Sony has mp3 players that has this function, but still require the microphones to be on your earphones. Simple design inference tells you that what's intended to be cancelled is the noise directed towards your ears.
Understand so far?
One customer, came to ask why isn't the microphones on the mp3 player itself, so that you can use any other earphones. It's a million dollar idea, from the first point of view.

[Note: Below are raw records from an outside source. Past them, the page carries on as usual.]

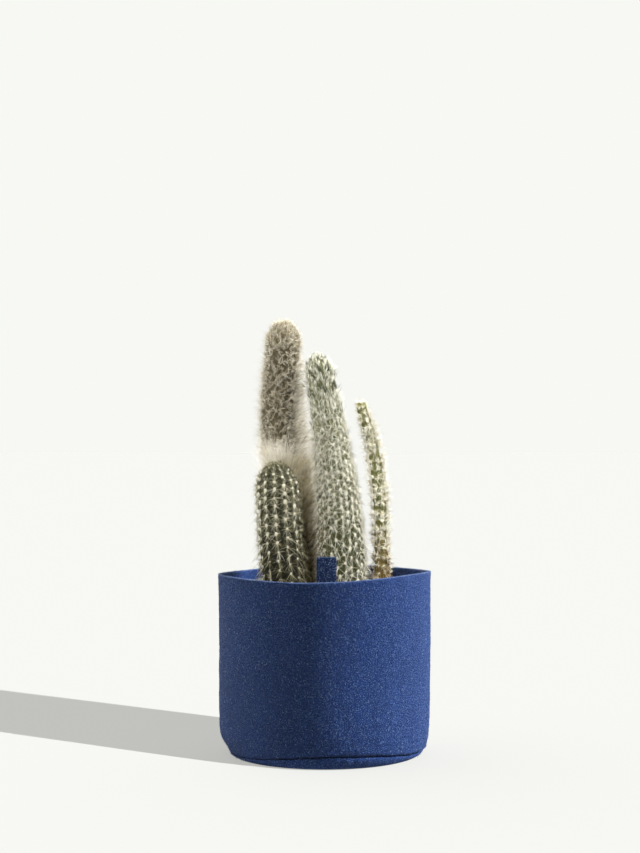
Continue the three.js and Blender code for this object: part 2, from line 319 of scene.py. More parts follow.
# ------------------------------------------------------------------ strands
def strands(name, P, D, L, R, tone, mat, B=None, segs=2, taper=0.7, seed=1, body="root"):
    """Tapered three-sided spines or hairs: roots P, directions D, lengths L, root radii R, in mm.
    B bends each strand away from its line, in mm at the tip."""
    rng = np.random.default_rng(seed)
    n = len(P)
    D = unit(D)
    B = np.zeros_like(P) if B is None else B
    s = np.linspace(0, 1, segs + 1)
    C = P[:, None] + D[:, None] * (L[:, None] * s)[..., None] + B[:, None] * (s**2)[None, :, None]
    ref = np.where(np.abs(D[:, 2:3]) < 0.9, np.array([[0, 0, 1.0]]), np.array([[1.0, 0, 0]]))
    a = unit(np.cross(D, ref))
    b = np.cross(D, a)
    ang = rng.uniform(0, TAU, n)[:, None] + np.arange(3)[None] * (TAU / 3)
    ring = a[:, None] * np.cos(ang)[..., None] + b[:, None] * np.sin(ang)[..., None]
    rad = R[:, None] * (1 - taper * s[:-1] ** 1.4)[None]
    body_v = C[:, :segs, None] + ring[:, None] * rad[..., None, None]
    V = np.concatenate([body_v.reshape(n, segs * 3, 3), C[:, segs:]], axis=1)
    per = segs * 3 + 1
    off = (np.arange(n) * per)[:, None, None]
    quads, tris = [], [[0, 2, 1]]
    for i in range(segs - 1):
        for k in range(3):
            k1 = (k + 1) % 3
            quads.append([i * 3 + k, i * 3 + k1, (i + 1) * 3 + k1, (i + 1) * 3 + k])
    for k in range(3):
        tris.append([(segs - 1) * 3 + k, (segs - 1) * 3 + (k + 1) % 3, segs * 3])
    half = 0.006
    u = np.clip(tone, 0.02, 0.98)
    vs = 0.02 + 0.96 * s

    def uv_of(corner):
        if corner == segs * 3:
            return 0.0, vs[segs]
        return (corner % 3 - 1) * half, vs[corner // 3]

    polys, uvs = [], []
    for group in (quads, tris):
        if not group:
            continue
        g = np.array(group, np.int32)[None] + off.astype(np.int32)
        polys.append(g.reshape(-1, g.shape[-1]))
        du = np.array([[uv_of(c) for c in f] for f in group])
        w = np.zeros((n, *du.shape))
        w[...] = du[None]
        w[..., 0] += u[:, None, None]
        uvs.append(w.reshape(-1, g.shape[-1], 2))
    ob = mesh_object(name, V.reshape(-1, 3), polys, uvs, mat=mat)
    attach(ob, body)
    return ob


# ------------------------------------------------------------------ felt pot
POT_RADIUS, POT_HEIGHT, FELT_T = 65.0, 110.0, 2.6
RIM_WAVE = [-0.36, 0.97, -0.46, 0.26, -0.15, -0.18, -0.73]
SEAM_Z, SEAM_RISE, SEAM_FRONT, SEAM_SPREAD = 3.0, 5.1, 6.0, 46.0
SIDE = np.array(
    [
        (0, 57.0), (0.8, 58.6), (1.6, 59.5), (3, 60.6), (5, 61.7), (7, 62.5), (10, 63.3),
        (14, 63.8), (19, 64.1), (26, 64.3), (62, 64.5), (96, 64.7), (POT_HEIGHT, POT_RADIUS), (200, POT_RADIUS),
    ]
)


def side(z, phi):
    r = np.interp(np.maximum(z, 0), SIDE[:, 0], SIDE[:, 1])
    left = np.maximum(0, -np.cos(phi)) ** 1.5
    return r - 2.2 * left * np.exp(-(((z - 4.5) / 5) ** 2))


def seam_rise(phi):
    a = np.degrees(phi) + 90 - SEAM_FRONT
    a = (a + 180) % 360 - 180
    low_left = 1.9 * np.exp(-(((a + 78) / 34) ** 2))
    return SEAM_RISE * np.exp(-((a / SEAM_SPREAD) ** 2)) - low_left


def rim_wave(phi):
    z = RIM_WAVE[0]
    for k in (1, 2, 3):
        z = z + RIM_WAVE[2 * k - 1] * np.cos(k * phi) + RIM_WAVE[2 * k] * np.sin(k * phi)
    return z


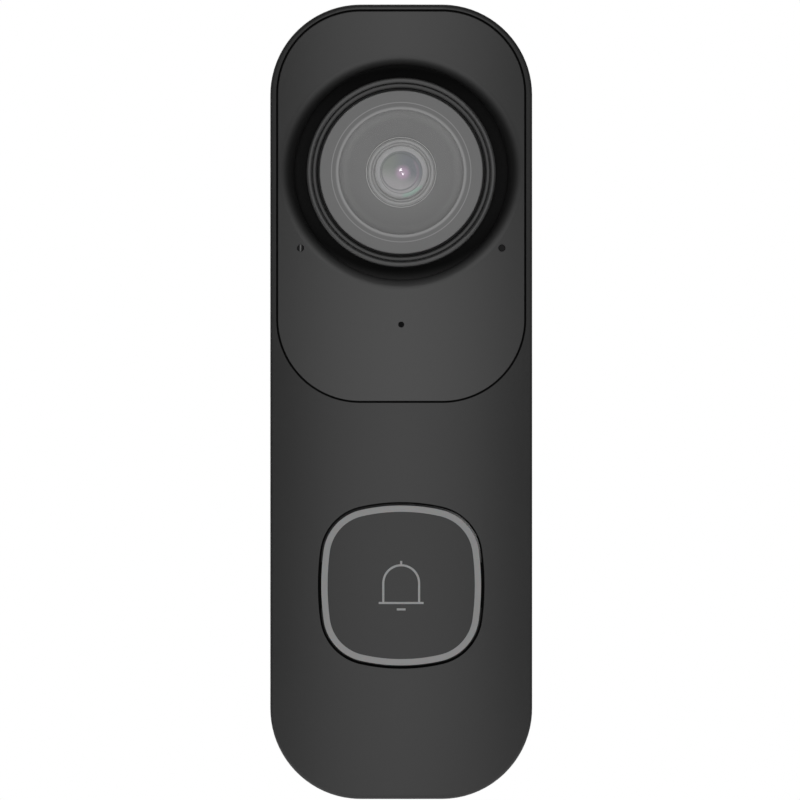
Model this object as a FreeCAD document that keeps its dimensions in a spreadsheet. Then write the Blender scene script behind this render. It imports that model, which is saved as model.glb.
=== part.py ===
"""Video doorbell: a slim wall unit with a round camera above a square push button.

Frame: X across, Z up, Y into the wall. The wall face is the plane y = 0 and everything stands in front
of it, at negative y. The origin is at the middle of the wall bracket's back face. A "depth" below is a
distance out from the wall, so depth 24 is y = -24. All lengths are in millimetres.
"""
import FreeCAD, Part
import math
import os
import re
import Sketcher
from FreeCAD import Rotation, Vector

OUTPUT = "parts"
XZ_PLANE = "XZ_Plane"
XY_PLANE = "XY_Plane"

SIZES = {
    # body and its shells
    "body_height": 140.0,
    "body_width": 46.2,
    "body_corner": 15.9,
    "body_depth": 24.0,
    "crown_radius": 62.0,
    "edge_round": 0.7,
    "parting_depth": 9.0,
    "side_wall": 2.0,
    "front_wall": 2.0,
    "back_wall": 1.8,
    "seal_width": 0.8,
    "seal_inset": 0.6,
    "seal_height": 0.4,
    # wall bracket
    "bracket_thickness": 2.2,
    "bracket_inset": 2.0,
    "wall_screw_spacing": 90.0,
    "wall_screw_radius": 2.2,
    "wall_head_radius": 4.4,
    "wall_head_room": 3.0,
    "window_width": 26.0,
    "window_height": 32.0,
    "window_z": 22.0,
    "hook_width": 10.0,
    "hook_drop": 15.0,
    "hook_neck": 4.6,
    "hook_lip": 2.6,
    "hook_ledge": 1.2,
    "hook_thickness": 1.1,
    "core_depth": 1.0,
    "core_width": 11.0,
    "core_height": 10.0,
    "core_corner": 1.0,
    "core_pitch_x": 12.2,
    "core_pitch_z": 11.5,
    "core_first_z": 11.0,
    "core_end_drop": 14.0,
    "lug_width": 8.0,
    "lug_height": 4.5,
    "lug_rise": 5.8,
    "lug_reach": 5.0,
    "latch_clearance": 0.4,
    "latch_wall": 1.3,
    "security_screw_radius": 1.3,
    "security_head_radius": 2.1,
    "security_head_height": 1.3,
    "security_head_sink": 0.1,
    # wiring bay in the back
    "bay_width": 24.0,
    "bay_height": 22.0,
    "bay_z": 25.5,
    "bay_depth": 5.0,
    "bay_floor": 1.5,
    "bay_wall": 1.5,
    "bay_corner": 2.0,
    "terminal_spacing": 11.0,
    "terminal_z": 30.0,
    "terminal_head_radius": 3.2,
    "terminal_head_height": 2.0,
    "terminal_shank_radius": 1.5,
    "terminal_plate": 8.0,
    "terminal_tip_gap": 0.1,
    # camera panel
    "panel_thickness": 1.6,
    "panel_side_inset": 1.37,
    "panel_top_inset": 1.18,
    "panel_bottom_z": 0.12,
    "panel_corner": 14.5,
    "panel_gap": 0.32,
    "panel_seat_gap": 0.05,
    "panel_edge_round": 0.15,
    "panel_backing": 1.6,
    # camera
    "camera_drop": 29.57,
    "moat_radius": 18.9,
    "moat_rim_round": 1.8,
    "moat_sink": 6.0,
    "moat_floor": 1.2,
    "collar_wall": 1.3,
    "bezel_radius": 16.63,
    "bezel_wall": 0.88,
    "bezel_stand": 2.6,
    "bezel_round": 0.35,
    "bezel_flange": 1.6,
    "bezel_seal": 0.4,
    "bezel_seal_inset": 0.3,
    "fit_gap": 0.15,
    "retainer_width": 0.73,
    "retainer_recess": 0.35,
    "gasket_width": 0.38,
    "gasket_base": 0.5,
    "gasket_lip": 1.0,
    "gasket_recess": 0.2,
    "retainer_gap": 0.07,
    "window_thickness": 1.3,
    "window_recess": 0.85,
    "window_seat": 1.2,
    "shelf_width": 1.2,
    "surround_flange": 1.0,
    "surround_recess": 1.1,
    "lip_height": 0.3,
    "outer_lip_inset": 2.14,
    "inner_lip_inset": 3.1,
    "lip_width": 0.26,
    "barrel_radius": 6.05,
    "barrel_recess": 0.55,
    "barrel_step_radius": 5.59,
    "barrel_step_depth": 0.3,
    "barrel_inner_step": 4.9,
    "front_lens_radius": 4.65,
    "front_lens_thickness": 1.6,
    "front_lens_proud": 0.2,
    "lens_dome": 8.0,
    "aperture_radius": 3.57,
    "rear_lens_thickness": 1.4,
    "holder_wall": 1.3,
    "holder_base": 1.2,
    "holder_height": 2.2,
    "filter_box_depth": 2.6,
    "filter_wall": 1.2,
    "filter_side_gap": 0.2,
    "sensor_chamber": 1.4,
    "carrier_length": 13.0,
    "carrier_width": 8.6,
    "filter_thickness": 0.8,
    "filter_float": 0.05,
    "pane_width": 4.6,
    "pane_height": 6.0,
    "pane_thickness": 0.4,
    "drive_tab_overlap": 0.5,
    "drive_tab_width": 1.6,
    "coil_margin": 0.75,
    "coil_width": 6.0,
    "coil_height": 4.0,
    "camera_board_width": 38.0,
    "camera_board_height": 33.0,
    "camera_post_offset": 12.4,
    "camera_post_radius": 1.8,
    "camera_thread_cover": 0.4,
    "infrared_board_margin": 1.55,
    "infrared_board_thickness": 0.8,
    "infrared_led_circle": 10.3,
    "infrared_led_size": 3.0,
    "infrared_led_height": 1.0,
    "sensor_width": 8.0,
    "sensor_height": 6.4,
    "sensor_thickness": 1.0,
    "sensor_margin": 0.5,
    "filter_travel": 5.5,
    "dot_x": 17.75,
    "dot_drop": 13.33,
    "dot_radius": 0.64,
    "dot_recess": 0.25,
    "dot_pipe_gap": 0.06,
    "chip_size": 2.0,
    "chip_height": 0.9,
    "pipe_flange": 0.8,
    "microphone_drop": 26.83,
    "microphone_hole": 0.53,
    "microphone_radius": 2.05,
    "microphone_height": 1.4,
    "boot_wall": 0.9,
    "boot_front": 1.6,
    "boot_gap": 0.1,
    # push button
    "button_rise": 37.64,
    "opening_half": 14.7,
    "opening_side_radius": 46.0,
    "opening_top_radius": 32.5,
    "opening_corner": 9.15,
    "button_gap": 0.62,
    "light_ring_width": 1.1,
    "button_travel": 0.6,
    "cap_thickness": 2.6,
    "carrier_thickness": 1.5,
    "cap_height": 5.1,
    "icon_recess": 0.4,
    "icon_stroke": 0.37,
    "bell_radius": 3.34,
    "bell_centre": 0.4,
    "bell_brim": -3.09,
    "bell_brim_width": 7.9,
    "bell_clapper": -4.22,
    "bell_clapper_width": 1.55,
    "bell_stud": 3.95,
    "button_board_width": 38.4,
    "button_board_height": 31.0,
    "button_post_x": 17.3,
    "button_post_z": 12.9,
    "button_post_radius": 1.9,
    "catch_width": 8.0,
    "catch_reach": 2.6,
    "catch_root": 3.0,
    "catch_clearance": 0.3,
    "switch_size": 6.0,
    "switch_height": 3.0,
    "plunger_radius": 1.7,
    "plunger_gap": 0.1,
    "plunger_sink": 0.1,
    "plunger_clearance": 0.15,
    "button_led_size": 1.6,
    "button_led_inset": 2.2,
    "button_led_spacing": 9.0,
    "light_seal_outset": 0.7,
    "light_seal_inset": 0.3,
    "button_screw_reach": 3.5,
    # boards and fixings
    "board_thickness": 1.0,
    "board_corner": 1.5,
    "main_board_depth": 9.7,
    "front_board_depth": 12.6,
    "main_board_inset": 3.1,
    "case_post_radius": 2.2,
    "top_post_drop": 5.5,
    "side_post_inset": 5.5,
    "side_post_z": 7.5,
    "low_post_inset": 8.6,
    "low_post_rise": 14.5,
    "board_rest_x": 15.5,
    "board_rest_rise": 5.5,
    "case_screw_radius": 0.9,
    "case_head_radius": 1.7,
    "case_head_height": 1.2,
    "case_head_sink": 0.1,
    "case_screw_reach": 7.0,
    "thread_gap": 0.03,
    "small_screw_radius": 0.8,
    "small_head_radius": 1.5,
    "small_head_height": 1.1,
    "running_gap": 0.3,
    # parts on the main board
    "can_width": 24.0,
    "can_height": 16.0,
    "can_z": 6.0,
    "can_thickness": 2.2,
    "can_corner": 1.0,
    "antenna_width": 26.0,
    "antenna_height": 4.5,
    "antenna_z": 19.0,
    "antenna_thickness": 0.8,
    "power_z": -9.0,
    "inductor_x": -9.5,
    "inductor_size": 7.5,
    "inductor_height": 4.0,
    "capacitor_x": 2.5,
    "capacitor_pitch": 7.5,
    "capacitor_radius": 3.0,
    "capacitor_height": 6.5,
    "connector_width": 9.0,
    "connector_height": 3.0,
    "camera_connector_rise": 14.0,
    "button_connector_rise": 13.0,
    # loudspeaker
    "speaker_width": 15.0,
    "speaker_depth": 7.0,
    "speaker_height": 4.2,
    "speaker_middle": 15.5,
    "speaker_seal_height": 0.8,
    "speaker_rim": 1.2,
    "speaker_seal_side": 0.4,
    "speaker_seal_edge": 0.2,
    "speaker_basin": 1.6,
    "cone_recess": 0.9,
    "cone_thickness": 0.5,
    "sound_slot_width": 1.2,
    "sound_slot_pitch": 2.6,
    "sound_slot_depth": 4.0,
    "sound_slot_overlap": 0.5,
    # reset button in the back
    "reset_z": 9.8,
    "reset_radius": 2.2,
    "reset_travel": 0.5,
    "reset_recess": 0.3,
    "reset_flange": 0.8,
    "reset_flange_width": 0.8,
    "reset_stem_overlap": 0.3,
    "reset_switch_well": 0.5,
    "reset_stem_gap": 0.2,
    "reset_stem_radius": 1.0,
    "reset_switch_height": 2.7,
}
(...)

But what happens when you put your mp3 player into your pocket? Wouldn't that design be redundant? What does your microphone have to record, and to cancel? The shuffling of your mp3 against your jeans? What the fuck was going through your head? Yeah, sound travels. The full amplitude of the sound may not reach your jeans, thus you don't fully enjoy the noise cancelling that your mp3 is capable of. At this point of time, it's still immature, and thus very likely cannot be done. Even the high end noise cancelling earphones that demand $549 still require the microphones for recording constant, external noise to be on the earphones itself. Why would you want to cancel something that's not directed at your ears. That itself, if inverted, would become noise.
Learn simple engineering much?
Customers who think they know, but don't actually know.